[Start Recorded data]

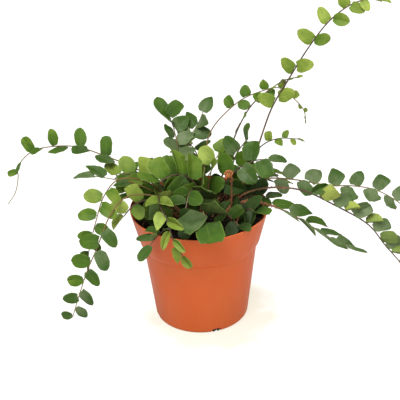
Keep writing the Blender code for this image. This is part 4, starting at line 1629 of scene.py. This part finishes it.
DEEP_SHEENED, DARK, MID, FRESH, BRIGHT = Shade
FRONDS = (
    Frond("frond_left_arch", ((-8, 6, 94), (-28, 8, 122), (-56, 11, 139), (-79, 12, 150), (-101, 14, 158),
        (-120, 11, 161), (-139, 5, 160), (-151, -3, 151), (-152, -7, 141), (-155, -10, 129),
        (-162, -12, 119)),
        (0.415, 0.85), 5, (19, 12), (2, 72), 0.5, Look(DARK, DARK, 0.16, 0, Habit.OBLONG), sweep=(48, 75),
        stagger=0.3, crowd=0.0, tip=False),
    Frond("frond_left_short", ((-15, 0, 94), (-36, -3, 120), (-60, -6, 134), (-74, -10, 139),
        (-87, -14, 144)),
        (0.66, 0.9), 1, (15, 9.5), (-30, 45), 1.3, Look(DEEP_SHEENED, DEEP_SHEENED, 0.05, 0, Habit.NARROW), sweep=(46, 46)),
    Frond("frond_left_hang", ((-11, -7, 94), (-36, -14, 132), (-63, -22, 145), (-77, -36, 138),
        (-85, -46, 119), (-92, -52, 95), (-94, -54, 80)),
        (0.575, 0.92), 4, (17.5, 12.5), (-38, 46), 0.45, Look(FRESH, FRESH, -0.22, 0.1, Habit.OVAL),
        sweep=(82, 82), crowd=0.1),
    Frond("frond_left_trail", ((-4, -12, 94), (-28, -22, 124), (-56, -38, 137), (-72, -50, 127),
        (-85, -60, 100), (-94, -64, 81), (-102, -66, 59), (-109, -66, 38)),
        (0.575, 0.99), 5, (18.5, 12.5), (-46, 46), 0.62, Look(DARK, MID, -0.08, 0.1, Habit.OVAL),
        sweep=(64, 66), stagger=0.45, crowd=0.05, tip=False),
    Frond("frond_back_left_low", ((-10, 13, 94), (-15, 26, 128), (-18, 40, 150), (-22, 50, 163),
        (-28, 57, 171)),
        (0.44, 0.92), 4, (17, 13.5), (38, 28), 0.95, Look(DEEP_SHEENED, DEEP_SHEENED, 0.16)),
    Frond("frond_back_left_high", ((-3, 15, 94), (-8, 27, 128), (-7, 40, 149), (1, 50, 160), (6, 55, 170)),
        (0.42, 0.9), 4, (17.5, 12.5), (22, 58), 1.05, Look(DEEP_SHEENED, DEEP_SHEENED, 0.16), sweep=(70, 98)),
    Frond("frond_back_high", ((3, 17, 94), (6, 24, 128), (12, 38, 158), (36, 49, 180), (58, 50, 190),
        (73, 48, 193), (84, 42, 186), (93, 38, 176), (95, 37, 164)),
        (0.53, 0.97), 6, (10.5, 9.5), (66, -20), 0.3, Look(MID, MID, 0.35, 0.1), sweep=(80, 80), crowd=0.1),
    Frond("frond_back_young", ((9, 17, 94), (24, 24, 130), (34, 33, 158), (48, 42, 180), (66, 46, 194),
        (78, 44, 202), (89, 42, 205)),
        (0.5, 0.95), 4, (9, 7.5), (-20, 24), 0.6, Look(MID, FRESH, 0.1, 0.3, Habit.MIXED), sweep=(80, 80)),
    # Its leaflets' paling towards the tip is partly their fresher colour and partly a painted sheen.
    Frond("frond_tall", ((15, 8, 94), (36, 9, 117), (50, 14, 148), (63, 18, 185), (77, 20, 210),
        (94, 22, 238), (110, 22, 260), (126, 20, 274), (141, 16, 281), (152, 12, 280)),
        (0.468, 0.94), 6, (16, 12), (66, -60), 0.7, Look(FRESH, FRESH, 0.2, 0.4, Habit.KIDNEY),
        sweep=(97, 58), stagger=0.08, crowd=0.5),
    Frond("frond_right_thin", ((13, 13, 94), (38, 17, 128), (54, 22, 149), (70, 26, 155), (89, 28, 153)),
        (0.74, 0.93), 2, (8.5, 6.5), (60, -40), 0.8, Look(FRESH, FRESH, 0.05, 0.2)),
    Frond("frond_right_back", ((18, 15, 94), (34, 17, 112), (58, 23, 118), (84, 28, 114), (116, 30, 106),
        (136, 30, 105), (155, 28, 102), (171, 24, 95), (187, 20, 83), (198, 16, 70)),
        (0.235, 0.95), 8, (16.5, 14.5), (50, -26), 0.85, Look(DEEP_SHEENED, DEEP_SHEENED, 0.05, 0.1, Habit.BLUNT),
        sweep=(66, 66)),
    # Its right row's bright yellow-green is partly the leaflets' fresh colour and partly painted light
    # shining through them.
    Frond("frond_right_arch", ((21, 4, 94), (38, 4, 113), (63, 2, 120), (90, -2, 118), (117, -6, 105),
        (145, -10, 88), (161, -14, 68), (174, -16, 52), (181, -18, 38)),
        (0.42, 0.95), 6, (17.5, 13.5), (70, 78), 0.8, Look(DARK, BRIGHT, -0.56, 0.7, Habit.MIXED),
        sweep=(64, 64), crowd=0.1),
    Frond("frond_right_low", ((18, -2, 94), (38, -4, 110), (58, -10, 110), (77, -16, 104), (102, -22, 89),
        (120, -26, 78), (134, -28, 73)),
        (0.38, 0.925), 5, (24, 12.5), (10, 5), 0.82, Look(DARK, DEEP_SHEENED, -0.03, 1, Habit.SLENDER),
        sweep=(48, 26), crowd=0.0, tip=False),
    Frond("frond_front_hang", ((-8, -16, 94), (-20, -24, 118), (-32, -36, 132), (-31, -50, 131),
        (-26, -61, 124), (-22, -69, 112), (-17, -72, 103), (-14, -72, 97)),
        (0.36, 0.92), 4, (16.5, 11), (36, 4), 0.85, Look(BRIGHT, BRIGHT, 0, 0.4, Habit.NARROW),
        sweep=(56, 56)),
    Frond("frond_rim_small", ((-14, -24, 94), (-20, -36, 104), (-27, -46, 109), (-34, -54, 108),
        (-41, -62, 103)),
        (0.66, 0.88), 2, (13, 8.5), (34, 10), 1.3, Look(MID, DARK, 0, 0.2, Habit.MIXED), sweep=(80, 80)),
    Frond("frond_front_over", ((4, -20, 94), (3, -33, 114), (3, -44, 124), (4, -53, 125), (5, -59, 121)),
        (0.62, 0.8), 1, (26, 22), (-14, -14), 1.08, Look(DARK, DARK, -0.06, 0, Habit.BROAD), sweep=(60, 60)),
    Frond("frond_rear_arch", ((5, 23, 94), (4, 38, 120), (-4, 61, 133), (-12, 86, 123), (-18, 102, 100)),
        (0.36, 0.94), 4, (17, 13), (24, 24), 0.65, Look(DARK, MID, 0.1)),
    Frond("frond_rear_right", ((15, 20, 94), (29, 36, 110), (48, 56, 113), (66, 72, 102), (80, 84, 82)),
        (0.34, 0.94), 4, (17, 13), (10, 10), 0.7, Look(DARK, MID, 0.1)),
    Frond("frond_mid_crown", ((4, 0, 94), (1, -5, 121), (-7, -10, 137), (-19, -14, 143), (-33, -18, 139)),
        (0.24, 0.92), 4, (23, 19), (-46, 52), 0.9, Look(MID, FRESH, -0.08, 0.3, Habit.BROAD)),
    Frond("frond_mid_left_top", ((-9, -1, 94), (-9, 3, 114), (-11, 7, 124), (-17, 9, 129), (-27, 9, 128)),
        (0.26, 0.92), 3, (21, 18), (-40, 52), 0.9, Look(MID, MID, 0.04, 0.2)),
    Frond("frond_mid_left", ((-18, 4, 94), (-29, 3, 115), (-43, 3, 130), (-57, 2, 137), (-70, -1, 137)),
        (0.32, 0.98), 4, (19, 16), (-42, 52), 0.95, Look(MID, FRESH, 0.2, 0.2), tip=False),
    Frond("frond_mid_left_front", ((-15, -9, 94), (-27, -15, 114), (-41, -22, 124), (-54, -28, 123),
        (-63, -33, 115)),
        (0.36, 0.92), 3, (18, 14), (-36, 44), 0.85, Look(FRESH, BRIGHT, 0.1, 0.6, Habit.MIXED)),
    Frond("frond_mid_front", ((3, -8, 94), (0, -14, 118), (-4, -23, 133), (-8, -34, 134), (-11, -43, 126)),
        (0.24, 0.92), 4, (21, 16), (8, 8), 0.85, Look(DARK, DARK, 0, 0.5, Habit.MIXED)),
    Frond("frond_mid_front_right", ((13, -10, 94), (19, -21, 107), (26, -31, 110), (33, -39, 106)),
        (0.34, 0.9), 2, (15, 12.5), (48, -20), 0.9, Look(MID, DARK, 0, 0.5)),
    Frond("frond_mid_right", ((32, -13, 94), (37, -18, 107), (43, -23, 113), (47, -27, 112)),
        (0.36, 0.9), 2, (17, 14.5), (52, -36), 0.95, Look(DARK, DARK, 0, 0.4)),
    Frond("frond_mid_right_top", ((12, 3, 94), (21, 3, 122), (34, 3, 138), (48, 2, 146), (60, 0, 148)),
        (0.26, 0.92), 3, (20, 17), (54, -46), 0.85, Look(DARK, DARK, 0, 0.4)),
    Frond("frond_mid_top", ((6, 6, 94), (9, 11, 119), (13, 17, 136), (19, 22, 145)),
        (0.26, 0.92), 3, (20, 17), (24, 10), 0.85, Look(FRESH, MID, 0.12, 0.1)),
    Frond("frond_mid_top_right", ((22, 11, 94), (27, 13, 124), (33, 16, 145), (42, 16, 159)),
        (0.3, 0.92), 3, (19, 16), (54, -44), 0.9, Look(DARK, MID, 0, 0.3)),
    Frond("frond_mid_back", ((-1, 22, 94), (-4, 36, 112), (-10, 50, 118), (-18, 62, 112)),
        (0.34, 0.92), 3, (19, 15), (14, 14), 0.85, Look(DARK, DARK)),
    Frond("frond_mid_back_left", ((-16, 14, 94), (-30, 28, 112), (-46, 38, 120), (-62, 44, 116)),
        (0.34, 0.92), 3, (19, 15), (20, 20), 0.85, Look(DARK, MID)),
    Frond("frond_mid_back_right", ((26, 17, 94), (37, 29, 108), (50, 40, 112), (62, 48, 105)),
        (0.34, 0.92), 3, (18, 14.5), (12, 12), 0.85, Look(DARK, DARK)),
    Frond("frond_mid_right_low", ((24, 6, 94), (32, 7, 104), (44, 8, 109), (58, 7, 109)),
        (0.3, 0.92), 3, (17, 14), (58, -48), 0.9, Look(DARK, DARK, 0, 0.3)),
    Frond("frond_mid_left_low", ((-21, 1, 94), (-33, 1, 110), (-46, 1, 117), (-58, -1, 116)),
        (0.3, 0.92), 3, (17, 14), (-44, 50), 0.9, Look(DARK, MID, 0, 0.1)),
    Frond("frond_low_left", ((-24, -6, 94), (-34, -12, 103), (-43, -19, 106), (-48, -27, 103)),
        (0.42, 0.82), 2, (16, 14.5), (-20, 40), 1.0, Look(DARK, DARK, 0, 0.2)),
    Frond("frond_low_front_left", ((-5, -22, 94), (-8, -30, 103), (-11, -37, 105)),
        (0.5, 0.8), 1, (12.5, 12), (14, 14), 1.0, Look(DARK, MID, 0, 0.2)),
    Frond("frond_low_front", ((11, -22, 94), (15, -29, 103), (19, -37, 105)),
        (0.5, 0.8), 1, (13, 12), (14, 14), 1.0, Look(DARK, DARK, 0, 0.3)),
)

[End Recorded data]
[Start Recorded data]

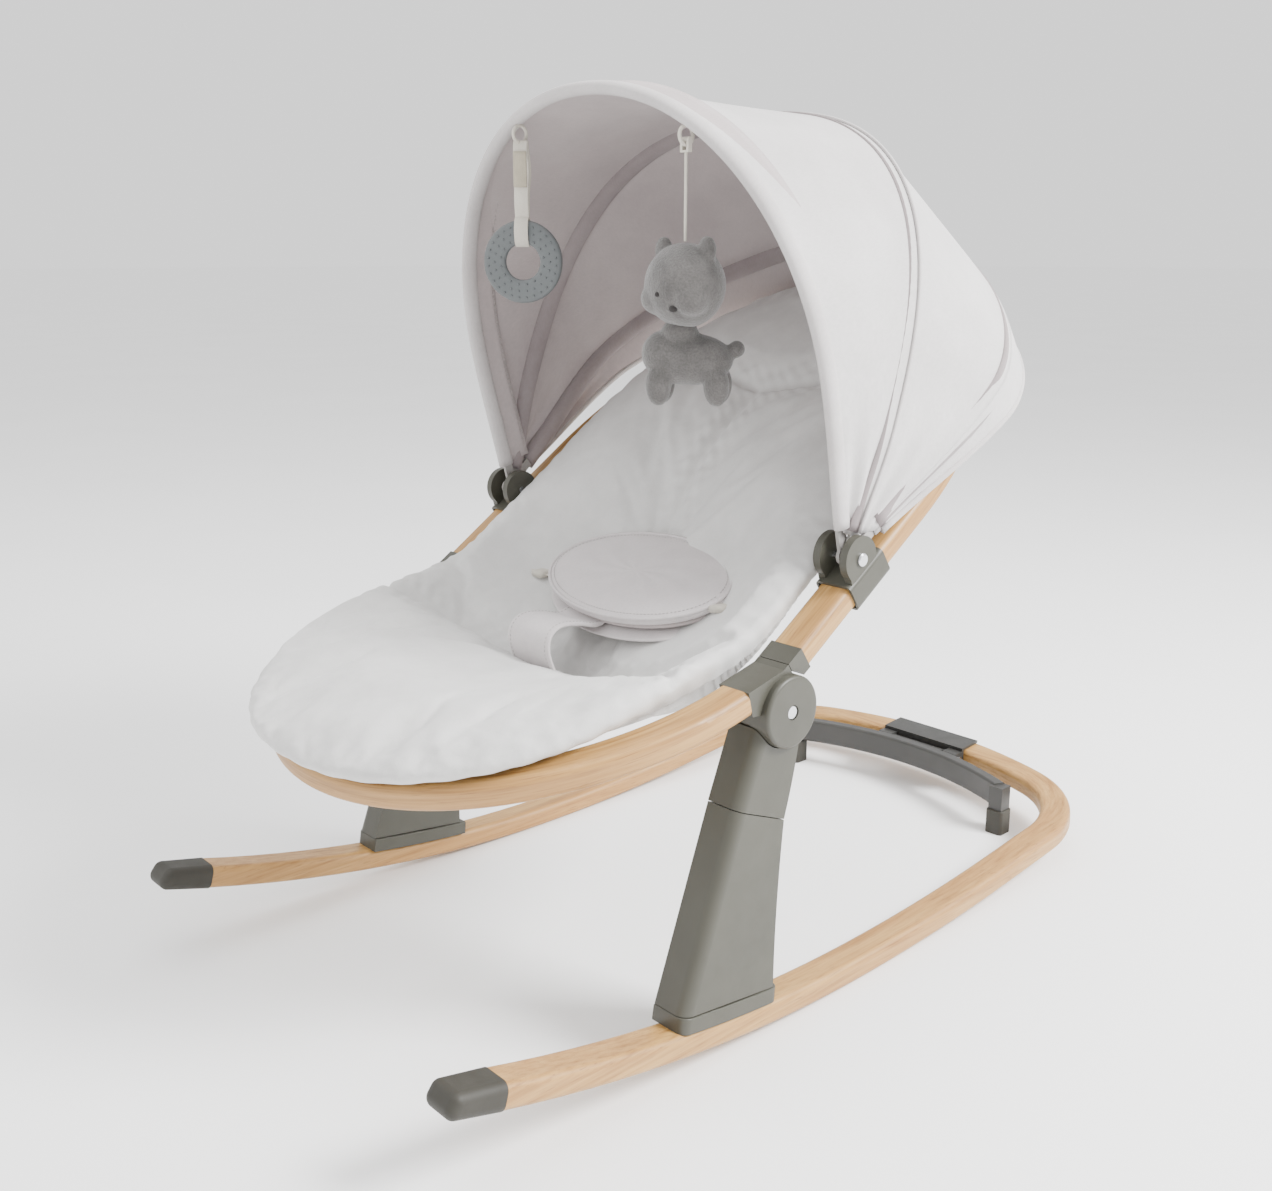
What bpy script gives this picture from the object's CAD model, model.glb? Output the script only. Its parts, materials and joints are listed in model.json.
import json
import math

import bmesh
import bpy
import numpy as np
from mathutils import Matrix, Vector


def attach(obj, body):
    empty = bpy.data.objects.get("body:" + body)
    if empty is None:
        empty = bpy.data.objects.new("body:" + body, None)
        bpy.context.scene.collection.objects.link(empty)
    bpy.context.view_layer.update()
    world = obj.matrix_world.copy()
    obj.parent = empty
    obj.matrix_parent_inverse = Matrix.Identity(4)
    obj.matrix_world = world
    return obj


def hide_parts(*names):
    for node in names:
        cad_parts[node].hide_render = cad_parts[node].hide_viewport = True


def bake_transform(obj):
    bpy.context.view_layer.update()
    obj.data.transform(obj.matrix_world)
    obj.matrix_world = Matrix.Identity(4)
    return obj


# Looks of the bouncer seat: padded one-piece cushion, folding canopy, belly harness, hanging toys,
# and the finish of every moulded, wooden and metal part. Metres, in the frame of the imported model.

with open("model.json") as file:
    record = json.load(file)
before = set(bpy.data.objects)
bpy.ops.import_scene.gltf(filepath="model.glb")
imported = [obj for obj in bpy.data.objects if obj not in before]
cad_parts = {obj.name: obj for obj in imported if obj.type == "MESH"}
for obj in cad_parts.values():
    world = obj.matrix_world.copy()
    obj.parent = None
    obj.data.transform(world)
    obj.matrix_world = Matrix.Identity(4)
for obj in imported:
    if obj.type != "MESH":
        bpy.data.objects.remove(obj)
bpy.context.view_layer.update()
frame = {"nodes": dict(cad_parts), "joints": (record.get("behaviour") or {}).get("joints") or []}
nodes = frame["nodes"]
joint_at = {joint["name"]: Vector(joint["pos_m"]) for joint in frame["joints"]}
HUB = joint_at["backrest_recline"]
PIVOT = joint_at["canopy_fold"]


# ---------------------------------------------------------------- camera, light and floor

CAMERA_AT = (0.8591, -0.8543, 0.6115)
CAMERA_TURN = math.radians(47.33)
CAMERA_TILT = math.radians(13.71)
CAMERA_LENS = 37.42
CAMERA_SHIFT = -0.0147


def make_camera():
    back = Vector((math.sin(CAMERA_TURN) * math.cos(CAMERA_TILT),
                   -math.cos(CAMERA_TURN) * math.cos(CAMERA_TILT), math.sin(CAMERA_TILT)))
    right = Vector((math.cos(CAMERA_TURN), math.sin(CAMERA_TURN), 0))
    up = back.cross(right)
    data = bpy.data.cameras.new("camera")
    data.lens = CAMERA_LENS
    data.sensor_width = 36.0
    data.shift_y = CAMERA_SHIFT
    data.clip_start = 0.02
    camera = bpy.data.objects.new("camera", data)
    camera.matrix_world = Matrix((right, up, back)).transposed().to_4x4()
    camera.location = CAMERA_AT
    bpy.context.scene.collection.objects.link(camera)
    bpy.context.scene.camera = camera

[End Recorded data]

[Exercise description] Only a number is wanted: how many lines contain the word "None"?

[The completed task] 3